Forest co-management and poverty-environment traps | Charlie Palmer
Charlie Palmer will discussing the paper Forest co-management and poverty-environment traps.
Abstract
Implemented globally since the 1990s, co-management involves the devolution and transfer of common-pool resource rights from governments to rural communities. In practice, this process often also involves efforts to improve households’ returns to labour with respect to resource extraction. Quantitative empirical evidence to date suggests mixed effects with respect to forest co-management’s impacts on poverty and resource conservation, including in Sub-Saharan Africa. Our study seeks to contribute to the literature with a better understanding of the behavioural channels through which co-management influences poverty and forests and the mechanisms by which co-management changes behaviour underlying outcomes. With a focus on Malawi, we construct a household panel dataset and empirically evaluate the poverty and forest impacts of the national-level Improved Forest Management for Sustainable Livelihoods Programme (IFMSLP) two and five years after it ended in 2014. The results from application of a differences-in-differences framework to our data suggest that the IFMSLP increased rather than reduced household poverty.
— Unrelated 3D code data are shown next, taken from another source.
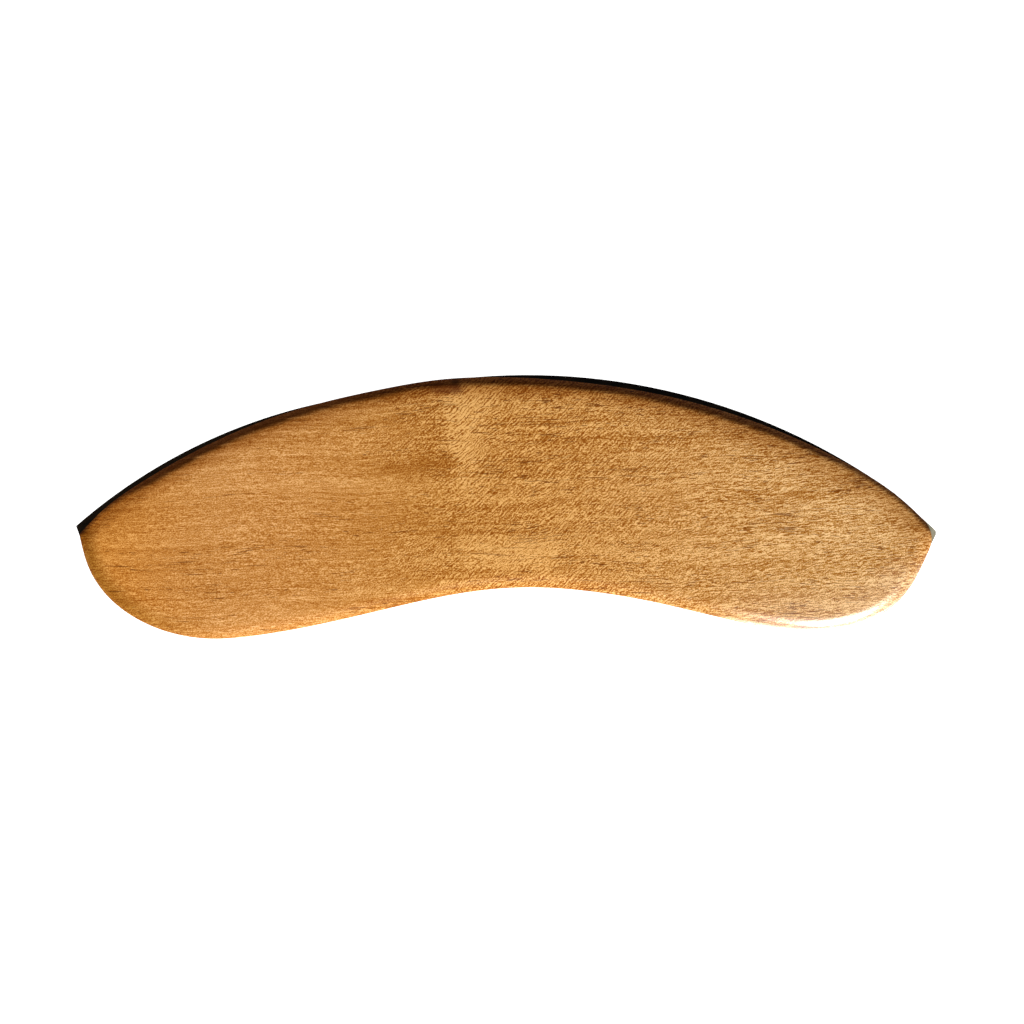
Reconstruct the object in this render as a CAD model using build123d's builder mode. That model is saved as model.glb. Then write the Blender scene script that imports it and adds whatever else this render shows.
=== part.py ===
"""A stick-on wooden arm rest for a guitar's lower bout, shaped much like a boomerang.

One carved board stands on a narrow foot that runs along its convex edge. The rest of its
underside is relieved, so that it clears the soundboard. Two lengths of black foam tape hold
the foot to the guitar, and each still has its release film on.

Frame: X along the board, +Y towards the convex edge, +Z up. The board is centred over the
origin, and Z = 0 is the surface that the release films lie on. Millimetres.
"""

import os
from math import sqrt

from build123d import *

os.makedirs("parts", exist_ok=True)

# --- Driving dimensions -----------------------------------------------------------------

film_thickness = 0.1
foam_thickness = 1.1
tape_width = 12.0

foot_bottom = film_thickness + foam_thickness
relief_height = 4.8          # the relieved underside, above the surface
board_top = 20.0             # the blank's top, before the crown is cut

bout_centre = (0.7, -151.9)  # the circle that the convex edge follows on the guitar
bout_radius = 186.6
foot_width = 15.6            # how far the foot runs in from that circle

crown_inner_radius = 118.0   # the crown's section, as distances from bout_centre
crown_middle_radius = 158.0
crown_outer_radius = 190.0
crown_inner_height = 9.9
crown_middle_height = 12.5
crown_outer_height = 12.1

left_corner = (-114.2, -7.4)
right_corner = (115.2, -7.0)
right_corner_radius = 7.0
top_round = 4.0
under_round = 1.8            # round the relieved underside: its outer edge and the foot's root

# Each tape was laid as an arc of its own, so its outer edge wanders out past the wood.
left_tape_centre = (-18.8, -115.0)
left_tape_radius = 146.1
left_tape_tip = (-115.15, -5.15)
left_tape_inner_tip = (-110.8, -17.4)
left_tape_end = -24.0

right_tape_centre = (5.7, -133.1)
right_tape_radius = 168.4
right_tape_end = -20.5
right_tape_turn = 104.2      # where its outer edge is trimmed off the arc
right_foam_corner = (111.2, -5.2)
right_foam_inner_tip = (109.8, -16.3)

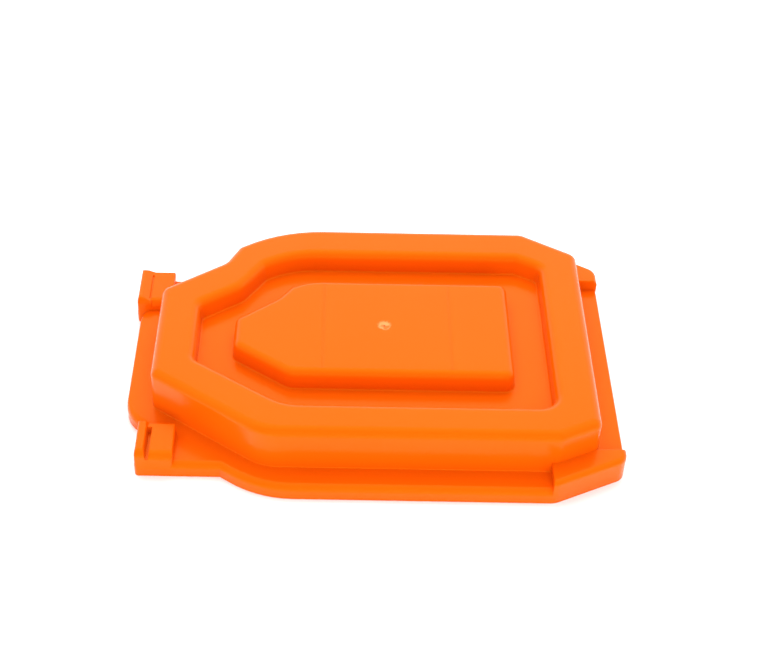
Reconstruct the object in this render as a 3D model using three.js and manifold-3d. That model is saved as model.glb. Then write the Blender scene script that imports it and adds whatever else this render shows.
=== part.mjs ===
// Wash cover for a motorcycle air box: one moulded plastic shell with a raised crown, a moat and
// an island in its top, a thin flange round its foot, two hooked ears at the left end and two
// clamp pads at the right end, and a soft seal ring in the channel under the flange.
//
// Millimetres, +Z up. The origin is the centre of the underside: X runs along the cover, from the
// ears to the pads, and Y runs across it, from the front to the back.

import * as THREE from 'three';
import Module from 'manifold-3d';

// ---- driving sizes ----------------------------------------------------------------------------

const CROWN_LENGTH = 211.6;
const CROWN_WIDTH = 147.2;
const CROWN_HEIGHT = 31.5;
const CROWN_EDGE = 4.5; // rounding of the crown's and the island's top edges

const FLANGE_WIDTH = 12.7;
const FLANGE_HEIGHT = 8;
const FLANGE_EDGE = 2;

const WALL = 2.6; // thickness of the moulding everywhere

const MOAT_DEPTH = 11;
const ISLAND_DROP = 0.5; // the island's top lies this much under the crown's

// Width of the crown's band, from its outer wall to the wall of the moat.
const BAND_FRONT = 20.2;
const BAND_BACK = 22;
const BAND_SIDE = 20.7;
// Width of the moat, from the band's wall to the island's.
const MOAT_WIDTH = 17.2;
const MOAT_FRONT_WIDTH = 18.6;
const MOAT_BACK_WIDTH = 18.4;

const PAD_HEIGHT = 14; // pads and ears, from the underside
const PAD_EDGE = 2; // rounding of the pads' top edges
const PAD_LENGTH_FRONT = 35.6; // along the cover, back from its right end
const PAD_LENGTH_BACK = 20;
const PAD_WIDTH_FRONT = 22; // across the cover, in from the flange's edge
const PAD_WIDTH_BACK = 31.5;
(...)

As measured by incomes, assets and a measure of food security, the Food Consumption Score, the estimated increase in poverty is larger in 2016 than in 2019. The IFMSLP had no overall effect on deforestation. To understand why and how co-management increased poverty, we test the hypothesis that co-management’s focus on low-productivity resource extraction and use, coupled with fewer alternative livelihood options, is associated with worsening poverty. The increase in poverty is found among households with fewer livelihood options and a dependence on subsistence agriculture and fuelwood collection prior to co-management.